Records for this task
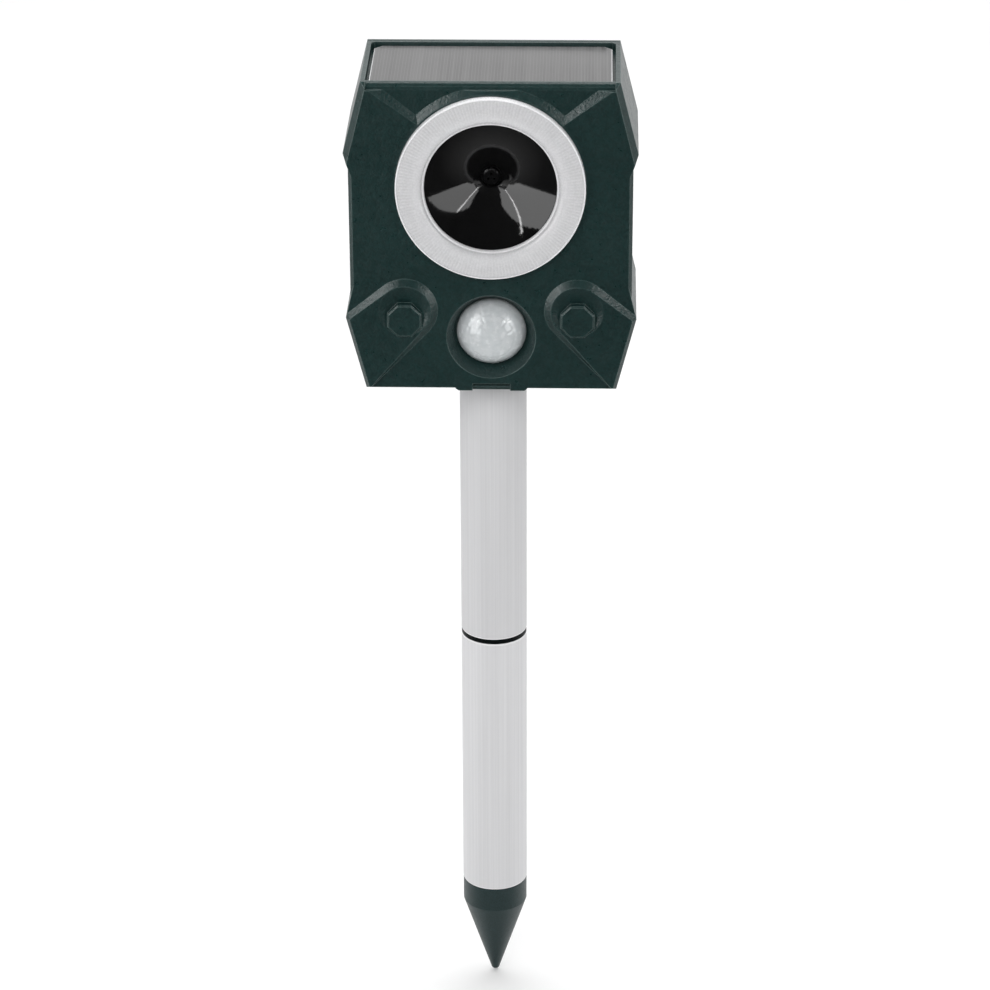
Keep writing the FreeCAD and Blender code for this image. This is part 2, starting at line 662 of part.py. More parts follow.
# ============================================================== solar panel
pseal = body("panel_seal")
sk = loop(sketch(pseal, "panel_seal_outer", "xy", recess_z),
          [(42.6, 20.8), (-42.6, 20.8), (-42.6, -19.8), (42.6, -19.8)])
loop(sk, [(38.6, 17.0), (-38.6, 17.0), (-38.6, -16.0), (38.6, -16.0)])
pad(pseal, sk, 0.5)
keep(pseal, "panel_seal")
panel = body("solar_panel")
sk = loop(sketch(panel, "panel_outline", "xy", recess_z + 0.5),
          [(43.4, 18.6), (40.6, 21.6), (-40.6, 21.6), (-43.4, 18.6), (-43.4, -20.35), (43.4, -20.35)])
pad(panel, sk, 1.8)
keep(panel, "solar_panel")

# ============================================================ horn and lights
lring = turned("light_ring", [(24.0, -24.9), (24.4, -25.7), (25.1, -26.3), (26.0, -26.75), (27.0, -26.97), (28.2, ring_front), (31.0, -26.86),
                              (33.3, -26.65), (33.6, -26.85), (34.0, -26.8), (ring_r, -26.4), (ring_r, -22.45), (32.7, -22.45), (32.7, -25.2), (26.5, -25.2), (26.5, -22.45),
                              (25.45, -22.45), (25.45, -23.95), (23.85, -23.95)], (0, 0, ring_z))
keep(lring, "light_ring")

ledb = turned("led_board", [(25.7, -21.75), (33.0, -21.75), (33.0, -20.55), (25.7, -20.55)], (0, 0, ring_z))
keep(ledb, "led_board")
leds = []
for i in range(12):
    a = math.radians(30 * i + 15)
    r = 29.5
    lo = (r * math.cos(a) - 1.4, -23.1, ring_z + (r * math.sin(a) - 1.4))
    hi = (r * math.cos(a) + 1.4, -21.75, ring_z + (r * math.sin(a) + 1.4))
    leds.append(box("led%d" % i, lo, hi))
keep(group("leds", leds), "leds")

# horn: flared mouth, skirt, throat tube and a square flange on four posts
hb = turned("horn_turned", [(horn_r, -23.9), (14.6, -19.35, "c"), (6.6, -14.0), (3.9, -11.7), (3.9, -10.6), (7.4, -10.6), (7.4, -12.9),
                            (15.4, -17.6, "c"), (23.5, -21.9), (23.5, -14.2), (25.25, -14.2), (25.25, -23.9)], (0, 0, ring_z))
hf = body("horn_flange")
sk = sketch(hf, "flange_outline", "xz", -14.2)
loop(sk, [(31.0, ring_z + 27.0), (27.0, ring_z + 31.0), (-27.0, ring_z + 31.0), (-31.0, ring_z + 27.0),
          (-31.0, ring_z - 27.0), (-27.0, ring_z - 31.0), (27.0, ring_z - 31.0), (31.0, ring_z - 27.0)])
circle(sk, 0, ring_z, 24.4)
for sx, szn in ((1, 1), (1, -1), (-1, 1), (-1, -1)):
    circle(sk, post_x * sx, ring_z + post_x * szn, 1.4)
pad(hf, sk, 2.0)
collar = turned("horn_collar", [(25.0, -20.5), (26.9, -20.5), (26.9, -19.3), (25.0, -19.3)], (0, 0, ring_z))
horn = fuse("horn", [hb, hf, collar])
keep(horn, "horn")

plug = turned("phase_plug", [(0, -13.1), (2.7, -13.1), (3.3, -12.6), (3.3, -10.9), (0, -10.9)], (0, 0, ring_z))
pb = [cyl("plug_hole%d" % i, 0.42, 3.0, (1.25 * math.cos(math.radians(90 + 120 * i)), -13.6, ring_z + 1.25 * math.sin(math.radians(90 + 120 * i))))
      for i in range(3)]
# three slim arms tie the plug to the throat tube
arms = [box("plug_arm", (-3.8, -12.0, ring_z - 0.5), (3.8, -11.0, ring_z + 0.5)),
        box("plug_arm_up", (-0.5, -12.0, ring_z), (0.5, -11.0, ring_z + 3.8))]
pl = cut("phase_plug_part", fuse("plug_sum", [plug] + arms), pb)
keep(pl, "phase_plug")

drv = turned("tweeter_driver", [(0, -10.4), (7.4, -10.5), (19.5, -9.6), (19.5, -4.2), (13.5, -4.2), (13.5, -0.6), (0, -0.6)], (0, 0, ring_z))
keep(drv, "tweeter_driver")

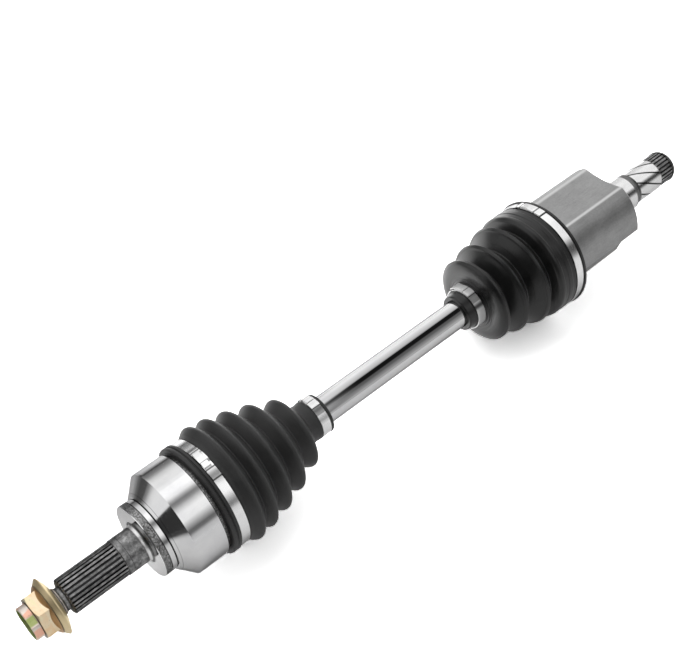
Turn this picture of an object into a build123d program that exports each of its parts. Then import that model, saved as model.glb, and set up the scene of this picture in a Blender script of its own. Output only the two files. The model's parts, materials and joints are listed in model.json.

Challenge
Whenever "parts" turns up in a line, pick that line out.

Right answer
Keep writing the FreeCAD and Blender code for this image. This is part 2, starting at line 662 of part.py. More parts follow.
Turn this picture of an object into a build123d program that exports each of its parts. Then import that model, saved as model.glb, and set up the scene of this picture in a Blender script of its own. Output only the two files. The model's parts, materials and joints are listed in model.json.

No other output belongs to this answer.